Now, the fact that Deadpool And Wolverine wasn’t made with me in mind does not mean it isn’t a good movie. Sources I trust say it’s great, and I hope they’re right. I want my husband to have the time of his life when he goes to see it. A good movie, whatever its target audience, is always welcome. What I wish, however, is that a few more genre movies of similarly high quality were made with me in mind, and on those rare occasions when they do emerge (e.g. the aforementioned Furiosa), the Anti-Woke Brigade would refrain from launching a barrage of attacks on their very existence and just let them be.

Some fiction that centers girls and women — for instance, Oscar-bait films like Poor Things, Anatomy of a Fall, and Past Lives — remains relatively safe from attack. Yet when a fantasy, sci-fi, or action-adventure film with a female lead fails to generate strong box-office numbers, the Brigade seizes on this as evidence that women just aren’t interested in these genres and therefore it’s a waste of time for makers of these types of films to consider women as a potential audience. All we care about is romance, they declare, so this is the only type of movie we should star in; we have our things (almost always romantic comedies, occasionally a good costume drama and, surprisingly enough, horror), and they have theirs (everything else). Yet what is the general attitude toward romance, the kind of story it’s acceptable for a woman to lead? It tends to be dismissed out of hand as subpar and undeserving of any serious attention. If stories were written with women in mind, the thinking seems to run, they must be silly, shallow twaddle. Where does this attitude come from? Is it a conscious or unconscious misogyny that sees the female audience as undeserving of anything more “substantial” (assuming, of course, that romance inherently lacks substance)? Or is it that too much of the stuff marketed to female audiences is, in my opinion, just not very good? Where does one problem end, and the other begin?

I can’t help comparing current and recent “chick flicks” (a descriptor altogether lacking in respect) to the 1930s and 1940s “woman’s pictures” (a descriptor slightly more respectful, but still segregating the movies meant to appeal to women from the rest of cinema), and the comparison isn’t in today’s favor. In both the “chick flick” and the “woman’s picture,” the search for love lies at the center of the female protagonists’ stories, but in recent romantic comedies (romantic dramas scarcely figuring into it anymore), the stakes tend to be low. Audiences don’t have to worry whether a couple will end up together because they already know they will, whatever phony obstacles the screenplay might toss in their path. Worse, very little effort is put into helping the audience understand why the two people are drawn to each other in the first place, what each likes and admires about the other; she’s cute, he’s cute, they have “chemistry” (even when they don’t), end of story. Characterization also remains at surface level, so the personalities and performances don’t linger in the memory once the movies are over.

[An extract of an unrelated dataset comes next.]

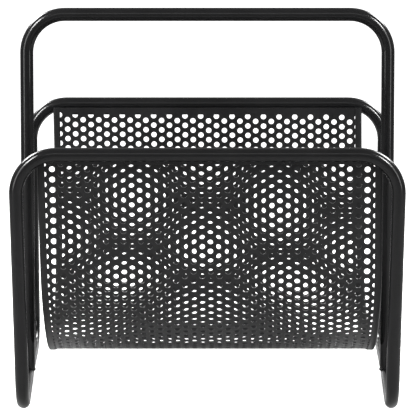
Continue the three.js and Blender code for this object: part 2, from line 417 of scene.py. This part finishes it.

Contrast that with some of the best of the “woman’s pictures,” movies like Three Comrades (1938), In Name Only (1939), Greta Garbo’s body of work, especially Camille (1936), All This and Heaven Too (1940), Now, Voyager, Random Harvest (both 1942), and The Ghost and Mrs. Muir (1947). The makers of these films took the trouble to craft interesting and complex characters that an audience could make a real emotional investment in. When the couples got together, it mattered. When they didn’t get together, it mattered. The filmmakers wanted to give their audiences something good, because — at least it seems to me when I watch the films — they actually cared about said audiences. Perhaps that lies at the heart of the difference: the caring. Today’s makers of “chick flicks” don’t care enough about the stories they’re telling or the audiences they’re aiming for. It’s hard for me to respect a movie, or a filmmaker, that doesn’t respect me.

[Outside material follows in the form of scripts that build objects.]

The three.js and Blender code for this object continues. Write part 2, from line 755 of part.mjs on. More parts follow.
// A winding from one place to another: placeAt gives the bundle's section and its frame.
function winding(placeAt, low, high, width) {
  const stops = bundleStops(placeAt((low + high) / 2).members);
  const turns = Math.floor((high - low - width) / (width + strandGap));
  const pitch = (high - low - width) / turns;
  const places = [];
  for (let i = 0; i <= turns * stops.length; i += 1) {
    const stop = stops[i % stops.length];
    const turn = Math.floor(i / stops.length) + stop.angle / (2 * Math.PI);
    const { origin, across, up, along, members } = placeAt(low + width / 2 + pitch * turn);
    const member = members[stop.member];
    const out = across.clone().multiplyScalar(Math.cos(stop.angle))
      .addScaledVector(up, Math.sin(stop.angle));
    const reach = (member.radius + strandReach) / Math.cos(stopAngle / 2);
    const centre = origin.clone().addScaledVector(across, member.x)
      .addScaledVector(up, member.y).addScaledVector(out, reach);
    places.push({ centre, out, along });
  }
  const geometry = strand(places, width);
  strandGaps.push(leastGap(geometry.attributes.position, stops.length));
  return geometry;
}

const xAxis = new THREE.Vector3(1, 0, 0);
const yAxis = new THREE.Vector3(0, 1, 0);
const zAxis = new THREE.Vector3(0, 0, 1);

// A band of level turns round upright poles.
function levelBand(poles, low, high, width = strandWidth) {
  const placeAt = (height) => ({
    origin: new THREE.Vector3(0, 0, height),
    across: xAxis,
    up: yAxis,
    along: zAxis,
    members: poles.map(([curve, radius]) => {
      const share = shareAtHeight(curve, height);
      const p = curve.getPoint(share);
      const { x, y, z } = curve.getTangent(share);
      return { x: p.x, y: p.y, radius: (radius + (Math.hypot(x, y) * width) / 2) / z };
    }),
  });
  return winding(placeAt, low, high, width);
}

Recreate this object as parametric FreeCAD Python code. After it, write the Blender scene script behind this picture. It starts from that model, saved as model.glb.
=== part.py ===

If women are meant to be satisfied with a small corner of the cinema world, then let the makers of the movies in that corner remember their audience is made up of people who, as Jo March puts it in 2019’s Little Women, “have minds and souls as well as heart.” I beg them: don’t keep doing a half-assed job because you think that in our quiet desperation we’ll gobble up any slop you put in front of us; instead, take honest pride in bringing a story of genuine quality to life. Speaking as someone who rarely bothers with romantic comedies unless they’re Jane Austen adaptations, show you care about me as a consumer, and I’ll start caring about you and your work.

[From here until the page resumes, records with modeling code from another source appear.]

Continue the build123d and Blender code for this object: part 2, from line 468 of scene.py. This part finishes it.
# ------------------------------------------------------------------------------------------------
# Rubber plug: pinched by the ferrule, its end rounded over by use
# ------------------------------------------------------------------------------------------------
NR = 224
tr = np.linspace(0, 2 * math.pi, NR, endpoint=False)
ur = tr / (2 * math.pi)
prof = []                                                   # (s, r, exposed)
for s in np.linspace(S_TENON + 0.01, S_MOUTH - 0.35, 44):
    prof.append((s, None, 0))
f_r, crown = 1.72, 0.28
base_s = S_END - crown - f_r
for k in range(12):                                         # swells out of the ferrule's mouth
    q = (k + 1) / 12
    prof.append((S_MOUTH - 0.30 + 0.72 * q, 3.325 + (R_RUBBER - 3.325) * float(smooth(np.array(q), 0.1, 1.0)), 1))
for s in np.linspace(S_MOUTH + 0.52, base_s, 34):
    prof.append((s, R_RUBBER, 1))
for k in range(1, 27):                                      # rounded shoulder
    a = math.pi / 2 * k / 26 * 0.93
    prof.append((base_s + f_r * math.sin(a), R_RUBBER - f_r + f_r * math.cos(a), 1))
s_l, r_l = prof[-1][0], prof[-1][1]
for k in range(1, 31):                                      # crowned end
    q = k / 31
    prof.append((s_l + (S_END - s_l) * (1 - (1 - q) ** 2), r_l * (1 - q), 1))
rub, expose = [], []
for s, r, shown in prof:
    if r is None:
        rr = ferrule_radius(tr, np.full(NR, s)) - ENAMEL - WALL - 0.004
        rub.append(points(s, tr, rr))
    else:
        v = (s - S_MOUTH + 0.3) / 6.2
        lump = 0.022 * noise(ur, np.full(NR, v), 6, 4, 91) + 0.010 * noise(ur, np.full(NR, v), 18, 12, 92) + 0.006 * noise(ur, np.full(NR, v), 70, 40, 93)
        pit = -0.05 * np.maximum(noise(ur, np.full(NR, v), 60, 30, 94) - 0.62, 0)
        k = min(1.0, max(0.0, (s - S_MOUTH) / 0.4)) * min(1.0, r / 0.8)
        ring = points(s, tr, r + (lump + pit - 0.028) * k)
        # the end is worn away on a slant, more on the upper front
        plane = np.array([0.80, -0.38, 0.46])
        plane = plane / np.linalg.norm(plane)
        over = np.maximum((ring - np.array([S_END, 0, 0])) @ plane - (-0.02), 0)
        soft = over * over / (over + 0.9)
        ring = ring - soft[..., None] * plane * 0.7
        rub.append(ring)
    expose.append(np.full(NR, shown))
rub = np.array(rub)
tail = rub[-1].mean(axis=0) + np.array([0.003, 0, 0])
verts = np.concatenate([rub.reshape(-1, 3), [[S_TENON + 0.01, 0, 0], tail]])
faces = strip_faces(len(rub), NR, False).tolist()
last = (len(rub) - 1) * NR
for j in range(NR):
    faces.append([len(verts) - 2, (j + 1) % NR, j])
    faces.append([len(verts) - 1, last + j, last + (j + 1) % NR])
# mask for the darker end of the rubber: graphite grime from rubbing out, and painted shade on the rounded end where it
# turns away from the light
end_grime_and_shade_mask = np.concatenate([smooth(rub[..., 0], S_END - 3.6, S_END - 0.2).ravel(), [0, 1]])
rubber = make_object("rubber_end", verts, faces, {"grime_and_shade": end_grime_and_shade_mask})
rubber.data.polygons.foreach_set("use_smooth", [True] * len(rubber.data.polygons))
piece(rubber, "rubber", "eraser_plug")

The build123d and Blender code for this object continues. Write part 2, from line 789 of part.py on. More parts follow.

But that still leaves the other problem to deal with, the idea that stories about and for women, however good they might be, have less value and importance than stories about and for men. In her brilliant study A Woman’s View: How Hollywood Spoke to Women 1930 – 1960, Jeanine Basinger quotes critic Richard Corliss: “How can I defend a film as art if I include [on a Ten Greatest Films list] any Hollywood produce among the received masterpieces? After all, Potemkin (which I admire but don’t really like) is the very stuff of cinema — but Now, Voyager (which I love but am afraid to admire) is only a movie! As a result, the typical ten best list wound up looking like screening selections for an undergraduate course in Seminal Cinema 101. And the Now, Voyagers of the film world were relegated to a mind-closet containing all of the critic’s secret sins.” I wonder just how many more of critics’ “secret sins” are classic-era “women’s pictures.”

If the people making the films by and about women have somehow absorbed the idea that their films don’t matter much in the long run into their subconscious, small wonder they put so little effort into them. The worm eats its own tail, and I don’t see any clear solution than to tackle it one movie at a time.

My husband will be seeing Deadpool And Wolverine, and afterwards I’ll ask him to give me a full report. It will be a little longer before I venture out to the multiplex again (unless, it turns out, the trailer was totally misleading and there is in fact a female character I can like and admire). Perhaps the creative team behind Beetlejuice, Beetlejuice will show they care about me as an audience? They are behind the smash Netflix series Wednesday, after all.